According to this: What are the calling conventions for UNIX & Linux system calls on i386 and x86-64, in x64-amd System V ABI, the args are passed successively on these registers:
%rdi, %rsi, %rdx, %rcx, %r8 and %r9
, in that order. The 7th and higher arg is passed on the stack. So the question is, how does the callee know, how many and in which order to pop
the remained (7th and more) args? Does the callee know it from argc
? I have and example:
#include <stdio.h>
#include <stdlib.h>
int main(){
int i=0;
printf("\n%i;%i;%i;%i;%i;%i;%i\n",i,i+1,i+2,i+3,i+4,i+5,i+6 );
}
Compiled without optimization:
.text
.section .rodata
.LC0:
.string "\n%i;%i;%i;%i;%i;%i;%i\n"
.text
.globl main
.type main, @function
main:
pushq %rbp #
movq %rsp, %rbp #,
subq $16, %rsp #,
# a.c:5: int i=0;
movl $0, -4(%rbp) #, i
# a.c:6: printf("\n%i;%i;%i;%i;%i;%i;%i\n",i,i+1,i+2,i+3,i+4,i+5,i+6 );
movl -4(%rbp), %eax # i, tmp95
leal 6(%rax), %edi #, _1
movl -4(%rbp), %eax # i, tmp96
leal 5(%rax), %esi #, _2
movl -4(%rbp), %eax # i, tmp97
leal 4(%rax), %r9d #, _3
movl -4(%rbp), %eax # i, tmp98
leal 3(%rax), %r8d #, _4
movl -4(%rbp), %eax # i, tmp99
leal 2(%rax), %ecx #, _5
movl -4(%rbp), %eax # i, tmp100
leal 1(%rax), %edx #, _6
movl -4(%rbp), %eax # i, tmp101
pushq %rdi # _1
pushq %rsi # _2
movl %eax, %esi # tmp101,
leaq .LC0(%rip), %rdi #,
movl $0, %eax #,
call printf@PLT #
addq $16, %rsp #,
movl $0, %eax #, _10
# a.c:7: }
leave
ret
.size main, .-main
.ident "GCC: (Debian 8.3.0-6) 8.3.0"
.section .note.GNU-stack,"",@progbits
Here is somehow misorder those register, it goes (from last):(i am not regarding the size of register here, just ilustration)
di->si->r9->r8->cx->dx
, then si
,di
are pushed and reasign to string address and first argument (i
).
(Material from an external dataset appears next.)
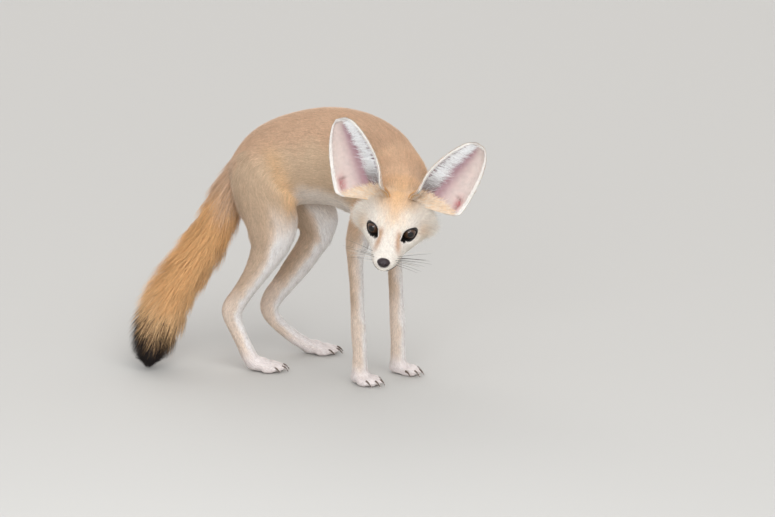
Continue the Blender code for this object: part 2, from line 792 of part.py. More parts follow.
def tail_frames(stations):
    """Middle, side, upright and outer half width of the tail at distances from its root."""
    table = through(TAIL, TAIL_STEPS)
    middle = table[:, :3]
    along = unit(np.gradient(middle, axis=0))
    across = direction(TAIL_DIRECTION)
    side = unit(across - (along @ across)[:, None] * along)
    columns = np.hstack([middle, side, np.cross(along, side), table[:, 3:4]])
    run = np.concatenate([[0], np.cumsum(np.linalg.norm(np.diff(middle, axis=0), axis=1))])
    found = np.stack([np.interp(stations, run, column) for column in columns.T], axis=-1)
    return found[..., :3], found[..., 3:6], found[..., 6:9], found[..., 9]


def tail_length():
    """The length of the tail's middle line."""
    return np.linalg.norm(np.diff(through(TAIL, TAIL_STEPS)[:, :3], axis=0), axis=1).sum()


def round_the_tail(stations, angle, radius):
    """Places round the tail, at distances from its root, angles about it and from its middle."""
    middle, side, upright, _ = tail_frames(stations)
    return (middle + side * (np.cos(angle) * radius)[:, None]
            + upright * (np.sin(angle) * radius)[:, None])


def tail_lock(start, angle, length, width, spread, sway):
    """A flat lock that leaves the core, bends over and lies along the tail to a thin tip."""
    t, wide, thick = np.array(LOCK_TAPER).T
    stations = start + length * t
    outer = tail_frames(stations)[3]
    root = LOCK_ROOT_SHARE * CORE_SHARE * outer[0]
    radius = root + (outer[-1] * spread - root) * (1 - (1 - t) ** LOCK_BEND)
    angle = angle + sway * t**2
    half_width = width / 2 * wide
    half_thick = LOCK_THICK / 2 * thick
    turn = np.minimum(half_width / radius, 1.2)
    corners = ((angle - turn, radius), (angle, radius + half_thick),
               (angle + turn, radius), (angle, radius - half_thick))
    rings = np.stack([round_the_tail(stations, a, r) for a, r in corners], axis=1)
    return closed_loft("lock", place(rings))


def join_all(piece, others):
    """Joins many closed pieces to one by a single union and takes them out of the file."""
    group = bpy.data.collections.new("to_join")
    bpy.context.scene.collection.children.link(group)
    for other in others:
        group.objects.link(other)
    union = piece.modifiers.new("union", "BOOLEAN")
    union.operation = "UNION"
    union.operand_type = "COLLECTION"
    union.collection = group
    bake_modifiers(piece)
    remove(*others)
    bpy.data.collections.remove(group)


def build_tail(body):
    """The bushy tail: a core with rows of locks, dark at its tip, cut clear of the rump."""
    length = tail_length()
    stations = np.linspace(0, length, CORE_RINGS)
    middle, side, _, outer = tail_frames(stations)
    half = CORE_SHARE * outer
    core = sections(middle, direction(TAIL_DIRECTION), half, half, CORE_SIDES)
    tail = closed_loft("core", place(core))
    chance = np.random.default_rng(LOCK_SEED)
    locks = []
    for row, start in enumerate(np.linspace(FIRST_LOCK, length - LAST_LOCK, LOCK_ROWS)):
        for step in range(LOCKS_ROUND):
            shift, begin, size, fullness, sway = chance.uniform(-1, 1, 5) * LOCK_VARIATION
            angle = (step + 0.5 * (row % 2) + shift) * 2 * math.pi / LOCKS_ROUND
            begin += start
            reach = min(LOCK_LENGTH * (1 + size), length - begin)
            room = tail_frames(np.array([begin + 0.5 * reach]))[3][0] / outer.max()
            locks.append(tail_lock(begin, angle, reach, LOCK_WIDTH * room, 1 + fullness, sway))
    join_all(tail, locks)
    combine(tail, swollen(body), "DIFFERENCE")
    largest_part(tail)
    piece = add_object("tail", tail.data, FUR_TAN)
    bpy.data.objects.remove(tail)
    piece.data.materials.append(finish("tail_tip", FUR_BLACK, 0.9))
    for face in piece.data.polygons:
        face.material_index = int(face.center.z < TAIL_DARK_BELOW * MM)


def start_scene():
    """Empties the scene and makes the two collections."""
    for piece in list(bpy.data.objects):
        bpy.data.objects.remove(piece)
    for name in ("fennec_fox", "helpers"):
        collection = bpy.data.collections.new(name)
        bpy.context.scene.collection.children.link(collection)


def build_fox():
    """Builds every node of the fox."""
    start_scene()
    head, smooth_head = build_head()
    body = build_body(smooth_head)
    build_tail(body)
    for name, numbers in EARS.items():
        build_ear(name, numbers, smooth_head)
    remove(body, smooth_head)
    largest_part(head)
    add_object("head", head.data, FUR_CREAM)
    bpy.data.objects.remove(head)


build_fox()
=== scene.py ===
"""Fennec fox: the looks of a life-size still model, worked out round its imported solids.

Lengths are in millimetres until a mesh is made. A place in the turned frame is (across, away, up): the
part's frame turned by TURN, so that across runs along the picture. The head has a frame of its own,
(right, forward, up), built on the middle between the eyes.
"""

from __future__ import annotations

import json
import logging
import math
from dataclasses import dataclass, field
from enum import Enum

import bmesh
import bpy
import numpy as np
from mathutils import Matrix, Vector

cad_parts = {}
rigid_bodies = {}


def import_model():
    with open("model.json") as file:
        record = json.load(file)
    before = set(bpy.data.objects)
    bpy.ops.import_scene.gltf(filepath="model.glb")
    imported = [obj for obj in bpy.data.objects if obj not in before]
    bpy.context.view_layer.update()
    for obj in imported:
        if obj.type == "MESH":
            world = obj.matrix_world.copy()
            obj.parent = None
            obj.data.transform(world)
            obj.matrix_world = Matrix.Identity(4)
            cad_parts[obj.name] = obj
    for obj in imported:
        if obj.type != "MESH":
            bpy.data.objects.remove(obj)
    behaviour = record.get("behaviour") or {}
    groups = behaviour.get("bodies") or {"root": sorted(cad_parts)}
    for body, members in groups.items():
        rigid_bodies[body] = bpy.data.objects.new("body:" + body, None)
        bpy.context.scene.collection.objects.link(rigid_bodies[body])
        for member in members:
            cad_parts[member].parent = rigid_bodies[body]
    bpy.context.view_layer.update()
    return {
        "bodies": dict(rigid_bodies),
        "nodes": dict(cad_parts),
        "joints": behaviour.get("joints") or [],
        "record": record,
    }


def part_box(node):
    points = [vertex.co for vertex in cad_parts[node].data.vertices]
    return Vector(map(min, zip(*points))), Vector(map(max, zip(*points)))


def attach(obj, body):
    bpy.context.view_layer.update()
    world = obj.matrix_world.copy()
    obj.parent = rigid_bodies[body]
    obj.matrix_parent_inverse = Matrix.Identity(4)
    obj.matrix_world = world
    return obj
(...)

So now it seems in correct order. So how does the callee function knows, how many, and in what order to pop ? (si
should be before di
, since si
contains 5
and di
6
)
printf
doesn't know how many arguments there are. It has to trust that the format string matches what you actually passed, and if it's wrong, it'll end up skipping some or reading other random stuff off the stack. Varargs functions that don't take a format string use a different approach to signal the end (e.g., a NULL
sentinel like execlp
uses, or a count variable that the programmer passes manually). Again, if you don't mark the end correctly, it'll read the wrong number of arguments.